芹香さんがどんな思いでその言葉を口にされたのか、その心の内は、私なんかには到底分かりませんが、私には芹香さんが自分の事だけを考えているように思いました。どこかで、申し訳ない思いと後悔をされていたのでは?なんて思っていました。私が思う「申し訳ない」というのは、有愛きいさんに対してです。けれども、芹香さんの言葉から感じた「申し訳ない」は自分を肯定するファンだけにしかないんだなって事でした。
 
 そんな事はなくて、有愛さんに対しても、心配させたファン、失望させてしまったファン、全てのファンに対して「申し訳ない」思いだったらいいな、なんて思いました。
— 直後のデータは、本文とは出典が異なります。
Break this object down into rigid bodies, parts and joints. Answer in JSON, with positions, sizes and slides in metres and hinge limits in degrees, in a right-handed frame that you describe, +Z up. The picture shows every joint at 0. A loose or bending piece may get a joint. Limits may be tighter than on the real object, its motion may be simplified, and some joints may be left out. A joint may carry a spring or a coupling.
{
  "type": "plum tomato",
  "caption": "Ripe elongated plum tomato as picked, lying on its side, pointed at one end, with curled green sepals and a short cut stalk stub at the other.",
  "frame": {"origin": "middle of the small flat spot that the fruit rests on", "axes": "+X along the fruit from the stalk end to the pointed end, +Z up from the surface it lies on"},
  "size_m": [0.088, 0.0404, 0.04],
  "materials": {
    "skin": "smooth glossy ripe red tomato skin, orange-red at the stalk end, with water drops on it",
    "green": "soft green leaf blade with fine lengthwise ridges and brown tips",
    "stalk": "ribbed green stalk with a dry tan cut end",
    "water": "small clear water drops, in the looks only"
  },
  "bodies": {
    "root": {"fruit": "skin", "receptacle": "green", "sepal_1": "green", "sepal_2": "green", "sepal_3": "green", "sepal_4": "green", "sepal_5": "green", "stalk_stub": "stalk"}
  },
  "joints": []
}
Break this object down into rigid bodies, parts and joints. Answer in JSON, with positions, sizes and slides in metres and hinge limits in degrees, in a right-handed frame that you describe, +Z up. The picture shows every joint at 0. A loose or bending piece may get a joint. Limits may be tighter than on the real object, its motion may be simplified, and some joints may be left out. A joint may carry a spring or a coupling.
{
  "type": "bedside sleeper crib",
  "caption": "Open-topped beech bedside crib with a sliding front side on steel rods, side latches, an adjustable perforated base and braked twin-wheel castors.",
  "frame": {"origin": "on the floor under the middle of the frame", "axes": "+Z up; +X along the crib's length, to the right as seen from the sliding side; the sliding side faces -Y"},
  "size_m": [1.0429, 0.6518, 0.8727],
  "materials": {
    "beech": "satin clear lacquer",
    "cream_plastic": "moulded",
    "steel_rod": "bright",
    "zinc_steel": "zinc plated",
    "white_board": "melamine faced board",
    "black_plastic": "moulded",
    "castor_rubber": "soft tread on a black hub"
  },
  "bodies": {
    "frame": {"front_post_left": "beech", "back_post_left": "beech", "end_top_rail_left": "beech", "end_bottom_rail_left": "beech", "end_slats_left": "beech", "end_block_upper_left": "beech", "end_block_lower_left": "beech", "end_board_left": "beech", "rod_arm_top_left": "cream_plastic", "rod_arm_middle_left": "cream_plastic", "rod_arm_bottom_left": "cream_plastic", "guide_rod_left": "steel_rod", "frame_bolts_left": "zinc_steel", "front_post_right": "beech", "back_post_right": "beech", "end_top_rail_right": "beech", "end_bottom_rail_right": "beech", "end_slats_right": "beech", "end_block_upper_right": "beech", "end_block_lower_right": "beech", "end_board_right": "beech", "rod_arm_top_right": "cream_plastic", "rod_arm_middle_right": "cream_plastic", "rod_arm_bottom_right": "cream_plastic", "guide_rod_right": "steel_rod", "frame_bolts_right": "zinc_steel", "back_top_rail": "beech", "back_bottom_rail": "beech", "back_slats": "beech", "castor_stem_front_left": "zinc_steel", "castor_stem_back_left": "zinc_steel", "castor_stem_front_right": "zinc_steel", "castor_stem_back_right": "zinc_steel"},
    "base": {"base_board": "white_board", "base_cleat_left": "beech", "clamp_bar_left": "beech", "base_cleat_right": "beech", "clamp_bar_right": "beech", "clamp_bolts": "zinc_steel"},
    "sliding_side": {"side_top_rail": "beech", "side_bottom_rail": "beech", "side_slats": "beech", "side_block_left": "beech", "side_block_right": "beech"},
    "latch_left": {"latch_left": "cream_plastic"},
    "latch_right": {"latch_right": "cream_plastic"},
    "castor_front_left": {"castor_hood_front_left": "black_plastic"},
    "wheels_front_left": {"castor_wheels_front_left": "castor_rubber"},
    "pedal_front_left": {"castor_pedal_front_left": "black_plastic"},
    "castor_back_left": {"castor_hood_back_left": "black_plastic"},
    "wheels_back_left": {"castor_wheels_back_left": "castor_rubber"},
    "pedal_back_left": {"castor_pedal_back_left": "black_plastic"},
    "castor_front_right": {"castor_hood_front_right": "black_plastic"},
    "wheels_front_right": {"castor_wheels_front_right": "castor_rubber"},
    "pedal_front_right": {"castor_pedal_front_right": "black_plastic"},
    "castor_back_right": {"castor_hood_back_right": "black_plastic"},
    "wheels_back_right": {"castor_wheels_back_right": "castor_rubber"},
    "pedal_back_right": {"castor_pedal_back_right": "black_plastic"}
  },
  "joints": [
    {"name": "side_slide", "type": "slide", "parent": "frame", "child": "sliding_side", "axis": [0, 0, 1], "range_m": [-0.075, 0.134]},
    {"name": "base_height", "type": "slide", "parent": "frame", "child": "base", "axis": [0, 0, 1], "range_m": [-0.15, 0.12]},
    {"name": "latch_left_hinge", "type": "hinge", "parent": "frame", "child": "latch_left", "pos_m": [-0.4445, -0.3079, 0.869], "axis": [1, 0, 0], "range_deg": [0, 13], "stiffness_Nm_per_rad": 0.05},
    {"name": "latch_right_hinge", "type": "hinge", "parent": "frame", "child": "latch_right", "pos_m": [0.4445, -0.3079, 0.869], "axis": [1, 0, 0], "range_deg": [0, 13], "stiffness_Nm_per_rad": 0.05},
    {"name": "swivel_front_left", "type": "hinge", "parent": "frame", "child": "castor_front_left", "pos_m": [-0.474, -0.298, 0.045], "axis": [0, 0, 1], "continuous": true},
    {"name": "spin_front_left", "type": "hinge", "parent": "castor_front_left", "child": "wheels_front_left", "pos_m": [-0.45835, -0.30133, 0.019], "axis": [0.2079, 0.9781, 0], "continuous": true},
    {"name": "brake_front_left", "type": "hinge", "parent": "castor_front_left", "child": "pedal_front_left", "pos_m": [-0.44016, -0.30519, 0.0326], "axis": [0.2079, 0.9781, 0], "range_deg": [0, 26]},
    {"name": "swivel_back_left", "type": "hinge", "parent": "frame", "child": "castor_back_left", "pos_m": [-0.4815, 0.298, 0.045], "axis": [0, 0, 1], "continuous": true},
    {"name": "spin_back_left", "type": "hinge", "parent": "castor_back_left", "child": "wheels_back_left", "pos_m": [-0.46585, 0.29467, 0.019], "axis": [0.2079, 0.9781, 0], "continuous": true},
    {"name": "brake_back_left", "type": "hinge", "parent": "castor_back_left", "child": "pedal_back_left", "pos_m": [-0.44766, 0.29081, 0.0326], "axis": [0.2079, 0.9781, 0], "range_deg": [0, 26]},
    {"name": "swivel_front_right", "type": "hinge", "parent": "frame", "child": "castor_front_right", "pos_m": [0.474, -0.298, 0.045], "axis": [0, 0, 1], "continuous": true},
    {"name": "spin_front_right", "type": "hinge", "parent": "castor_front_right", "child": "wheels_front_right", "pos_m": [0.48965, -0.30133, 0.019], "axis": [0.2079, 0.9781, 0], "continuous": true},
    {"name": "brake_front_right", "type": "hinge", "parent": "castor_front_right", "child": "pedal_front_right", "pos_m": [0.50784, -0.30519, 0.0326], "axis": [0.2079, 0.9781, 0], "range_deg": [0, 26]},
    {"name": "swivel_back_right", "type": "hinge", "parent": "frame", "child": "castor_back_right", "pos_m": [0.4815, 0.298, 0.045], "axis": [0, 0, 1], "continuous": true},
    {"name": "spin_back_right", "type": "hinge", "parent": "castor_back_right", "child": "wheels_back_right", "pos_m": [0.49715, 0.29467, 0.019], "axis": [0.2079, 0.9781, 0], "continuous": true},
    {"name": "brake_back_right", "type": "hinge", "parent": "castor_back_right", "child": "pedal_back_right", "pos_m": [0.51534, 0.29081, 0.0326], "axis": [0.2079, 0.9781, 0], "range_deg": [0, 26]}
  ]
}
こんなのただの願望で、そんな願望を押し付けられても芹香さんは困ってしまうだろうな。
 
 私は、亡くなってしまった有愛きいさんに対して、少しでも申し訳なかった、ごめんねって思いがあるのなら、それだけで良かった。贅沢を言うと、少しでもいいから言葉にして欲しかったなって、宙組トップスターに期待していました。期待は脆くも崩れ去った事を知りましたが、未練がましいのですが、言葉にしないだけで、心の中では思っていたと、そう思いたいです。
 

心配

 パワハラ加害者の中で、ただ一人、有愛さんに申し訳ない事をした謝りたいと言った上級生の方がいました。私は、その人が今、とても心配です。取り返しのつかない事をした事に気が付いて、必要以上にご自身を責めていないか。また、謝罪したいと思った気持ちも周囲に流されて、自分の心が壊れるのを防ぐ為に、自分は悪くないと反省する気持ちが消えてしまっていないかとても心配です。
 
 誰だって、過ちを犯します。だけども、その過ちから学んで同じ過ちをしないように、再び悲劇を生まないように学んで生きなおす事が出来る。それでも、何度も何度も間違えて、何度も何度も学びます。その学びの機会を失わないで、もう二度とこんな悲しい出来事を起こさないでと、私は願うのです。だから、彼女の心が壊れてしまわないか、負けてしまわないか、優しい心の持ち主が気づくことが出来た機会が台無しにされないか、とても心配なのです。
 

他人事

 仲間とか、同期の絆とか、先輩後輩の絆とか、そういう絆を謡ってみても、こんなにも亡くなった仲間に対して冷たい態度を取る事が出来てしまうなんて思わなかったです。私は、お芝居やレビュー、歌だけでなく、組子の為に動いてくれた組長の方や、下級生を思う上級生、上級生を敬う下級生、同期同士の絆、そういう宝塚歌劇団の仲間を大切にする温かい心が好きでした。